My question, for now, is this: If we have come to hate the very idea of redistribution, can we square that disdain with God’s own actions in Israel, especially with the Jubilee? Whatever might rightly be said of Jubilee, we cannot deny that it is (mandatory) redistribution, and, while not resulting in state ownership or removing general market freedoms, is more aggressive in scope than any redistribution program ever instituted in the US to my knowledge. But I want to stay focused on the heart of it all. At its heart, libertarianism would call God or any government unjust or at least unwise for this policy. They might even call him criminal. Regardless, if any politician proposed anything half as ambitious today, he would be called worse, and many of the accusers would be in the Church. How can we call a policy or goal that God instituted unjust or unwise? What’s the justification? Do we trust libertarian philosophy more? Do we just like it more in a self-serving kind of way? Did this policy destroy all or too much individual incentive to work? What do you see as the downsides in Israel for this policy? What are the upsides?
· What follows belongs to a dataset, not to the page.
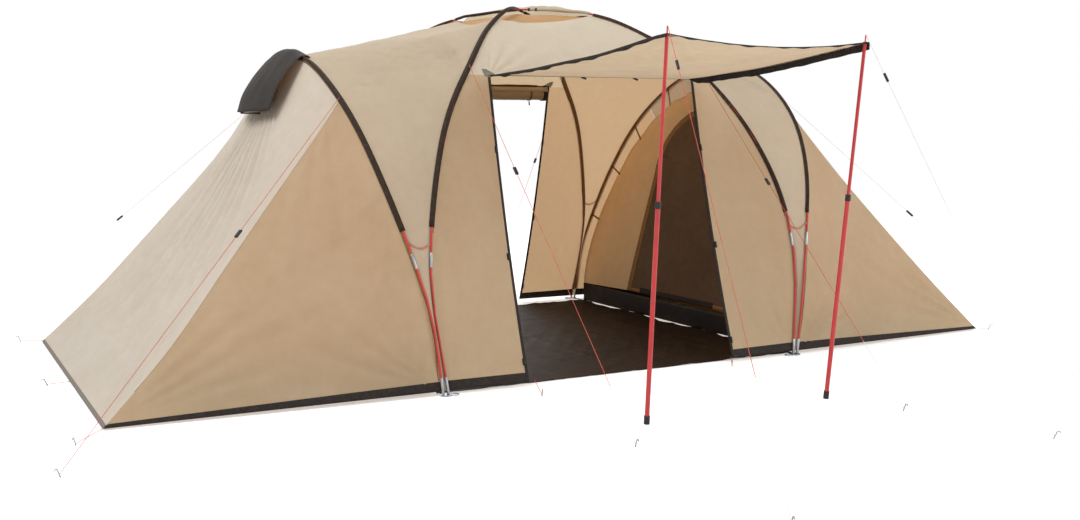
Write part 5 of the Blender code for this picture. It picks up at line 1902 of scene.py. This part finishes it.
@dataclass
class GuyLines:
    """The ten guy lines, where the frame has them: start, peg, and the share of the length from which each is pale."""

    radius: float = 0.0013
    parts: int = 24
    lines: tuple = (
        ("arch_front_left", (-1.34, -0.7085, 1.3602), (-2.743, -1.726, 0.012), 2.0),
        ("arch_front_right", (1.3398, -0.7087, 1.3602), (2.02, -2.21, 0.012), -1.0),
        ("arch_rear_left", (-1.34, 0.7085, 1.3602), (-2.743, 1.726, 0.012), -1.0),
        ("arch_rear_right", (1.3399, 0.7086, 1.3602), (2.4, 1.95, 0.012), 0.6),
        ("diagonal_front_left", (-0.6944, -0.7614, 1.5233), (-0.745, -2.357, 0.012), 0.855),
        ("diagonal_front_right", (0.6943, -0.7614, 1.5233), (0.591, -2.422, 0.012), 0.82),
        ("diagonal_rear_left", (-0.6944, 0.7614, 1.5233), (-0.76, 2.36, 0.012), 0.5),
        ("diagonal_rear_right", (0.6944, 0.7614, 1.5233), (0.937, 2.291, 0.012), 0.5),
    )
    awning: tuple = (
        ("left", (-0.5335, -2.2315, 1.6094), (-0.815, -3.345, 0.012), 0.75),
        ("right", (0.4896, -2.2315, 1.6093), (0.775, -3.041, 0.012), -1.0),
    )

    def build(self) -> None:
        """Makes every guy line."""
        for label, start, peg, pale in self.lines:
            self.line(label, start, peg, pale, "")
        for side, start, peg, pale in self.awning:
            self.line("awning_" + side, start, peg, pale, "awning_lower_" + side)

    def line(self, label: str, start: Point, peg: Point, pale: float, body: str) -> None:
        """Makes one guy line.

        Args:
            label: its name after guy_rope_.
            start: where it leaves the tent.
            peg: where its peg stands.
            pale: the share of its length from which it is pale.
            body: the awning pole's body that its upper end sits on, or none for a line that rides on the tent; a line
                with a body is left where it is.
        """
        name = "guy_rope_" + label
        path = spaced([Vector(start), Vector(peg)], (Vector(peg) - Vector(start)).length / self.parts)
        ends = (name + "_line", name + "_peg", start, peg, path)
        TautLine(*ends, self.radius, 6, pale, name, body, "runner_" + label).build()


def main() -> None:
    """Builds the studio and every piece of the tent."""
    logging.basicConfig(level=logging.INFO, format="%(name)s: %(message)s")
    for part in (
        Studio(), GuyLines(), Frame(), Flysheet(), Sleeves(), CrownCover(), VentHoods(), Awning(),
        RolledDoor(), Groundsheet(), InnerTents(), Fittings(),
    ):
        part.build()


if __name__ == "__main__":
    main()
Some may argue that redistribution is fine when it’s God doing it, but not anyone else. But that’s an argument still based on a conception of justice favoring individual wealth accumulation vs. access to capital at the bottom, and such a theory differs from the theory employed and seemingly held by God himself. From where do we get such a notion of justice? Further, even today there are many lands held and/or used by private persons with limits on their use or containing rights of “reverter” to prior owners in the very deeds, going back decades or more. Many private parties have long term leases that span many decades, after the expiration of which, the property, with all improvements, returns to the owners. These are not the kind of rules that are especially ripe for abuse by power-hungry or corrupt government officials. Indeed, there is no reason that a law of this type could not be a civil matter between private citizens. My point here is not that we could or should do a kind of Jubilee law for land today. My point is that this kind of law is not necessarily or even likely to be one that strengthens the state or tends to encourage corruption. Quite the opposite, to whatever extent that oligarchies encourage corruption and this would we. So, to the extent we are opposed to or disdainful of redistribution, why? And how do feel about opposing in principle that which God himself instituted so radically, even if government corruption is either unaffected or lessened by some version of such a policy? Would we be opposed to redistribution even if the effect on state corruption was neutral or better? Why?